Strategic Considerations
For sellers, the sale decision balances immediate liquidity against expected recovery upside. Suppliers managing their own working capital, smaller institutional holders facing redemption pressures, and trade creditors who lack expertise in monitoring bankruptcy cases typically prioritize immediate sale even at material discounts. Sellers who can wait achieve higher total recovery by holding through emergence, at the cost of the multi-year wait and operational burden.
For buyers, strategic considerations include position size, timing, and hold strategy. Larger positions provide more case influence but concentrate risk; early-case purchases capture deeper discounts but face more uncertainty; trading-driven strategies capture the recovery gap while loan-to-own pursues equity conversion. Different funds pursue different strategies based on risk tolerance, capital availability, and operational expertise.

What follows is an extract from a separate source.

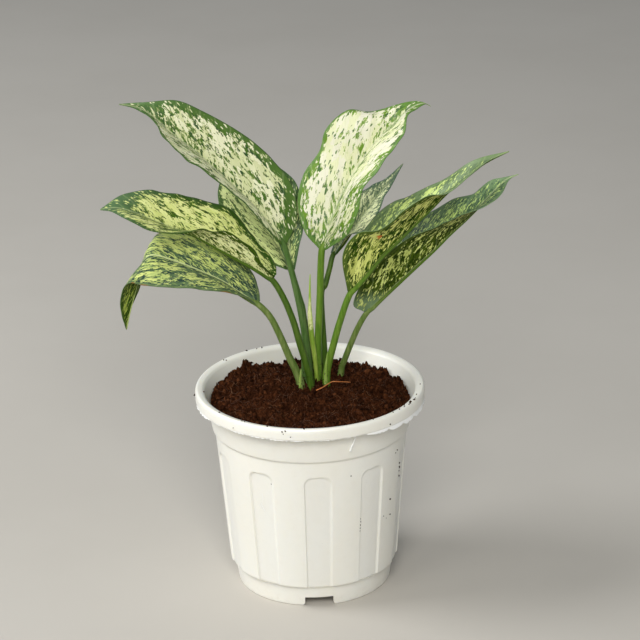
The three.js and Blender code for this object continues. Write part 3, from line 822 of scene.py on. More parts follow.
# Loose crumbs and fibres: how many, and how far from the axis they reach
CRUMB_COUNT = 2600
CRUMB_REACH = 65.0
FIBRE_COUNT = 420
FIBRE_REACH = 62.0
FIBRE_END = 64.0
FIBRE_STEPS = 7
# Crumbs are larger beyond this radius
BY_THE_WALL = 54.0


def scattered(draw, reach):
    """A random place on the heap."""
    r = reach * math.sqrt(draw.random())
    turn = draw.uniform(0, 2 * math.pi)
    return r * math.cos(turn), r * math.sin(turn)


def make_crumbs(dark, brown, seed=11):
    """Loose crumbs and clods over the heap, larger by the wall."""
    draw = random.Random(seed)
    forms = lump_forms(8, 2.0)
    parts, shades = [], []
    for _ in range(CRUMB_COUNT):
        x, y = scattered(draw, CRUMB_REACH)
        size = 0.35 + 1.7 * draw.random() ** 3.5
        if math.hypot(x, y) > BY_THE_WALL:
            size *= 1.35
        points, faces = draw.choice(forms)
        stretch = np.array([1, draw.uniform(0.6, 1.0), draw.uniform(0.55, 0.9)])
        points = turned(points * stretch, draw) * size
        parts.append((points + [x, y, soil_top(x, y) + 0.25 * size], faces))
        shades.extend([0 if draw.random() < 0.6 else 1] * len(faces))
    points, faces = join_parts(parts)
    make_piece("soil_crumbs", points, faces, [dark, brown], ["soil"], face_materials=shades)


def make_fibres(brown, pale, seed=23):
    """Short coir fibres lying over the heap."""
    draw = random.Random(seed)
    parts, shades = [], []
    for _ in range(FIBRE_COUNT):
        x, y = scattered(draw, FIBRE_REACH)
        heading = draw.uniform(0, 2 * math.pi)
        bend = draw.uniform(-0.12, 0.12)
        stride = draw.uniform(4, 15) / FIBRE_STEPS
        lift = draw.uniform(0.1, 0.9)
        path = []
        for k in range(FIBRE_STEPS):
            if math.hypot(x, y) > FIBRE_END:
                break
            path.append((x, y, soil_top(x, y) + 0.2 + lift * math.sin(math.pi * k / (FIBRE_STEPS - 1))))
            x += stride * math.cos(heading)
            y += stride * math.sin(heading)
            heading += bend + draw.uniform(-0.15, 0.15)
        if len(path) < 4:
            continue
        radius = draw.uniform(0.06, 0.13)
        points, faces = tube(path, [radius * (1 - 0.5 * k / FIBRE_STEPS) for k in range(len(path))], 4)
        parts.append((points, faces))
        shades.extend([1 if draw.random() < 0.12 else 0] * len(faces))
    points, faces = join_parts(parts)
    make_piece("soil_fibres", points, faces, [brown, pale], ["soil"], face_materials=shades)


LONG_FIBRE = [
    (4, -2.5, 134.0), (8, -1.5, 135.4), (12, 2.2, 136.4), (15, 4.8, 136.9),
    (19, 4.6, 136.8), (23, 5.6, 136.2), (26, 5.4, 136.0), (27, 6.6, 135.4),
]


def make_long_fibre(orange, rows=32):
    """The one long orange fibre that lies across the middle of the heap."""
    path = curve_at(LONG_FIBRE, np.linspace(0, 1, rows))
    points, faces = tube(path, [0.34 - 0.16 * k / (rows - 1) for k in range(rows)], 7)
    make_piece("coir_fibre", points, faces, [orange], ["soil"])


# ---------------------------------------------------------------- leaves

# A blade's grid, its end short of the last point, its camber, waves and ruffles, and how thick it is
BLADE_ROWS = 120
BLADE_HALF_COLUMNS = 28
BLADE_END = 0.994
BLADE_CAMBER = 0.06
BLADE_WAVE = 0.8
BLADE_RUFFLE = 0.7
BLADE_THICK = 0.6
EDGE_THICK = 0.4
# The side veins: how far forward they run for each millimetre outward, how they bend, how far apart they are
VEIN_SWEEP = 1.7
VEIN_BEND = 0.01
VEIN_SPACING = 12.0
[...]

The claims trading market is one of the most consequential structural features of modern distressed practice. The market lets liquidity-constrained sellers exit, lets sophisticated buyers accumulate strategic positions, concentrates voting power in active holders, and ultimately drives the case-strategy outcomes that define every Chapter 11 case. Understanding the market mechanics, the participant landscape, and the strategic dynamics is essential foundational knowledge for any restructuring banker working on creditor-side mandates and any analyst pursuing distressed credit careers.